Like I said, this is a much easier game for Delver to play than Zombie Pod, but what Zombie Pod has on its side is that the R/U/G Pod player is usually trying to transform his Huntmaster of the Fells in order to reach some sort of board parity, so every time he expects to transform his Huntmaster of the Fells and fails, it’s huge—not only did his Huntmaster of the Fells not transform, but he also didn’t advance his board at all during his turn, and since he’s also a Pod deck, the chance of him having any instants on your turn is low, much lower than the odds of you having an instant on his turn.
Eventually, it’ll come down to whatever one-of he managed to draw over the course of the game. As long as he bricks, you’ll be fine. It sounds shitty, but hey—that’s Standard these days.
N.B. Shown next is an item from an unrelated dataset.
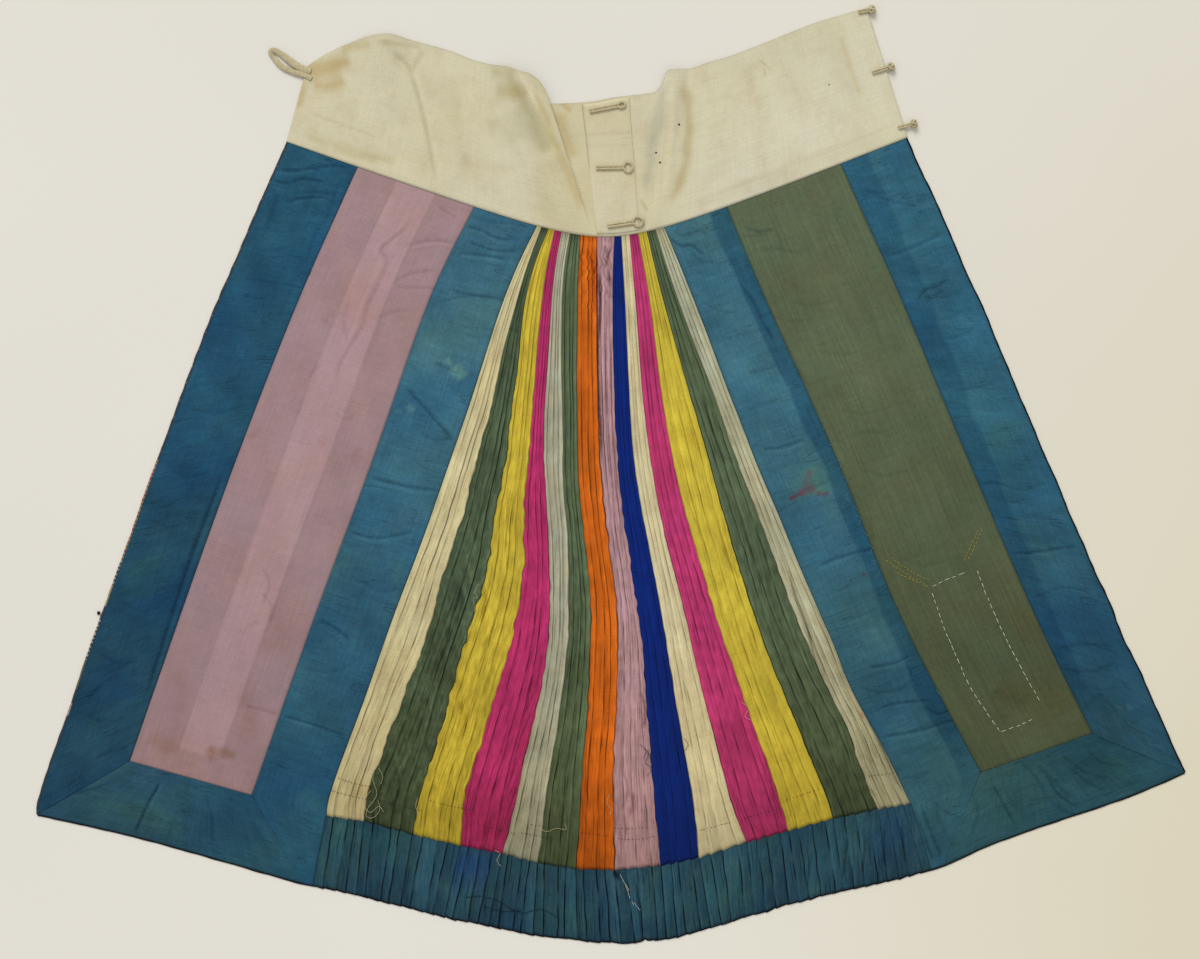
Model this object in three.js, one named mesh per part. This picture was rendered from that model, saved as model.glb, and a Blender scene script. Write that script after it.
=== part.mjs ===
import * as THREE from "three";

// One half of a pleated silk wrap skirt, laid out flat with its inner face up.
// Millimetres. The waistband is at +Y, the hem at -Y, and +Z points up from the surface that it lies on.

// Cloth
const silkThickness = 2;
const bandThickness = 2.4;
const placketThickness = 1;
const trimThickness = 1.4;
const trimWidth = 3;
const seamGap = 0.3;

// Pleats
const pleatsPerStrip = 4;
const foldShare = 0.3;
const pleatRise = 1.3;
const pleatRiseAtWaist = 0.45;
const stackAtWaist = 2.6;
const centreGroove = 0.5;

// How finely the panels are divided
const panelColumns = 5;
const panelRows = 13;
const mitreRows = 2;
const hemBandRows = 3;
const hemPipingLengths = 90;
const longestBandStep = 12;
const bandRows = 6;

// The waist seam is a blunt V: straight arms that meet in a round bend.
const waist = { lowX: -6.9, lowY: 273.7, bend: 69, leftSlope: 0.36, rightSlope: 0.4 };

// Each long seam runs from the waist down to its lower end. "at" gives its x at the seamHeights.
const seamHeights = [201, 17, -167, -351];
const panelSeams = {
  leftEdge: { waist: -371, at: [-450, -520, -586, -650], end: [-659, -390] },
  pinkLeft: { waist: -291, at: [-359, -431, -497], end: [-553, -329] },
  pinkRight: { waist: -157, at: [-209, -274, -342], end: [-413, -368] },
  greenLeft: { waist: 133, at: [178, 260, 335], end: [425, -342] },
  greenRight: { waist: 264, at: [334, 411, 490], end: [553, -297] },
  rightEdge: { waist: 339, at: [422, 500, 580], end: [659, -342] },
};
const stripSeams = [
  { waist: -85, at: [-123, -184, -251, -317], end: [-327, -392] },
  { waist: -80, at: [-108, -154, -207, -274], end: [-284, -398] },
  { waist: -72, at: [-98, -121, -158, -214], end: [-228, -413] },
  { waist: -65, at: [-79, -95, -109, -163], end: [-173, -426] },
  { waist: -57, at: [-68, -77, -70, -104], end: [-125, -435] },
  { waist: -47, at: [-56, -55, -48, -71], end: [-84, -446] },
  { waist: -35, at: [-38, -38, -23, -33], end: [-40, -453] },
  { waist: -16, at: [-16, -13, 7, 3], end: [4, -454] },
  { waist: 4, at: [2, 7, 32, 48], end: [57, -449] },
  { waist: 12, at: [16, 27, 59, 90], end: [101, -440] },
  { waist: 21, at: [28, 45, 86, 131], end: [156, -422] },
  { waist: 31, at: [44, 71, 122, 186], end: [204, -409] },
  { waist: 41, at: [60, 112, 165, 240], end: [255, -395] },
  { waist: 51, at: [77, 145, 214, 293], end: [307, -384] },
  { waist: 61, at: [95, 166, 244, 331], end: [345, -378] },
];

// The hem is one spline from the left corner to the right one; the seams that end on it are at these x.
const hemPoints = [
  [-659, -390], [-552, -414], [-450, -442], [-355, -469], [-294, -481], [-203, -504],
  [-90, -527], [-6, -536], [40, -535], [90, -526], [217, -489], [325, -464],
  [381, -449], [432, -426], [495, -403], [590, -371], [659, -342],
];
const hemX = {
  leftCorner: -659, leftMitre: -355, pleatsLeft: -343, pleatsRight: 368, rightMitre: 381, rightCorner: 659,
};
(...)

Post-board, you want the life combo (R/U/G has no instants) and Divine Offering (it has Birthing Pods).
Closing
W/B Zombie Pod definitely hits the format in the sweet spot right now—plenty aggressive with plenty of reach. And if you can get over the mana issues (they definitely exist), the deck is a blast to play, and it’s totally customizable. And it was really satisfying to beat that foiled-out Delver player with this pile. C’mon, guys, who plays The Best Deck at FNM!?